Затем, видя вопрос во взгляде султана, продолжил:

– Ваше величество, вы, конечно, знаете, что у нас, у армян, нет церкви, она сгорела во время большого пожара. Вчера я был на развалинах этой церкви. Опустившись на колени, молился с непокрытой головой. И вот простудился и заболел. Баня была как никогда кстати, если б не она, я бы слёг, наверное…

Султан посмотрел на притворно сокрушённого Пезчяна, заглянул в его хитрые глаза и громко рассмеялся:

– Знаю, что у тебя на уме, Пезчи. Твои соплеменники уже довольно давно шлют мне просьбу за просьбой, но я отказываю им. Однако тебе, Пезчи, не откажу, издам ферман[6] о разрешении. Так что иди и молись в своей церкви, чтобы впредь не простужался и чтобы дела «денежного двора» не страдали.

И они перешли к обсуждению финансовых вопросов.

Спустя три дня, с ферманом на руках, Пезчян пригласил в резиденцию патриарха несколько десятков амира и устабаши. Многих из них он недолюбливал, считал «ходячими кошельками» – жадными и скупыми людьми, которые не признаю́т за собой никаких обя­за­тельств перед своей нацией. В свою очередь, многие из амира не жаловали Пезчяна: его не лю­били, но ужасно боялись – ведь он был приближённым султана и мог в любое время навлечь на них беду, вплоть до заключения в тюрьму или ссылки.

Пезчян обратился к присутствующим со следующими словами:

– Как-то раз, в один из долгих летних дней мне пришлось голодать с утра до вечера, у меня в кар­мане не было ни гуруша, чтобы купить хоть кусочек хлеба и утолить голод. Сегодня мне это ка­жется неправдой, дурным сном. Теперь в моём кошельке всегда есть четыре-пять дахе­ка­нов, но хорошенько запомните, дорогие мои братья, что это тоже неправда и сон, поскольку се­год­ня они есть, а завтра их, может, не будет вовсе, возможно, я буду рад иметь хотя бы один гу­руш. И это вполне вероятно, потому что множество таких примеров у нас перед глазами. Зна­­чит, не нуж­но уповать на своё богатство и состояние. всё это можно в одночасье потерять. Ведь всё, что мы имеем, – дар Божий, а Господь не желает, чтобы мы, пресытившись удо­воль­ст­виями, за­бы­ва­ли о нуждающихся, и хочет, чтобы мы, обладая сегодня богатством, забо­ти­лись о призрении не­и­мущих. И если верите, что роскошь и слава на этом свете изменчивы и пре­ходящи, значит, по­ла­гаться на них не стоит, а нужно, уповая на Всевышнего, воз­бла­го­да­рить его за милость и де­лать для страждущих всё что в наших силах. Как знать, может, и нам когда-нибудь придётся поз­нать нужду и бедность, и мы будем нуждаться в помощи других и станем ждать её получения.

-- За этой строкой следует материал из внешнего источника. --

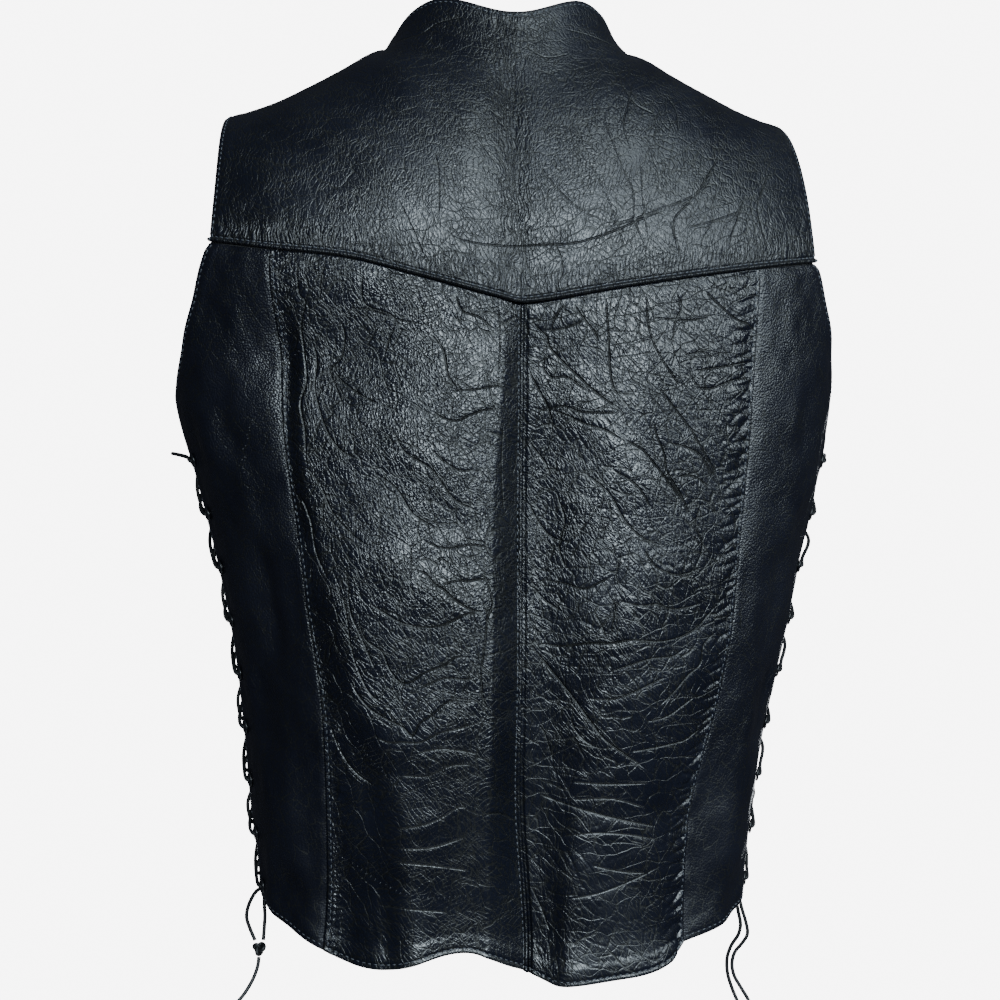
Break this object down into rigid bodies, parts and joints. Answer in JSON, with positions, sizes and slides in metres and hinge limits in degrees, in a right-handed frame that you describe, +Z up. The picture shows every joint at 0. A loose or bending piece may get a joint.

После этой речи Пезчян перешёл к практической стороне дела. На строительство ка­фед­раль­­ного собора требовалось два миллиона дахеканов: он сам был готов вложить пол­мил­ли­о­на, а остальную часть суммы должны были внести все оставшиеся. Амира были недо­воль­ны, под­нялся глухой ропот несогласия, однако Пезчян сразу осадил купцов и при­гро­зил, что, если они не соберут требуемой суммы, он распорядится всех арестовать. Воцарилась мёртвая тиши­на…

Строительство началось. Многие из амира, тем не менее, не выполнили своего обещания, но Пезчян не только никого не подверг наказанию, но и внёс из собственного кармана недостающие шестьсот тысяч дахеканов, что для того времени было небывалой суммой.

Новый кафедральный собор, построенный из камня, был освящён 14 октября 1828 г. Так был построен храм Господень в Константинополе.

_________________________

[1] По-армянски это имя имеет значение «Воскресение», «Возрождение».

[2] Амира – представитель крупной торговой армянской буржуазии.

[3] Дахекан – золотая или серебряная монета различного достоинства.

[4] Балтаджи (турец.) – букв. «алебардщики». Одна из категорий состоящего на жалованье «придворного» войска, нес­ше­го внешнюю охрану султанского двора, а также гарема. Они обязаны были также охранять падишаха в по­хо­де, во вре­мя выездов и торжеств. Были приставлены также в качестве охраны к разным крупным при­двор­ным са­нов­никам. Не­редко им поручались функции глашатаев. При Мураде II (1421-1451), учредившем войска бал­таджи, их чис­лен­ность составляла не более 100 человек, во второй половине XVII в. их было более 800. Но лишь около ста приви­ле­гированных (зюлюфлю) балтаджи получали в это время регулярное жалованье – 18-19 акче в день. Ос­таль­ные работали за кусок хлеба, выполняя самую тяжелую работу: заготовляли дрова, таскали во­ду, подметали дворы и т. п.

[5] Гуруш (грош) – общее название европейских серебряных монет разного достоинства.

[6] Ферман (фирман) – указ шахов Ирана, султанов Османской империи и др.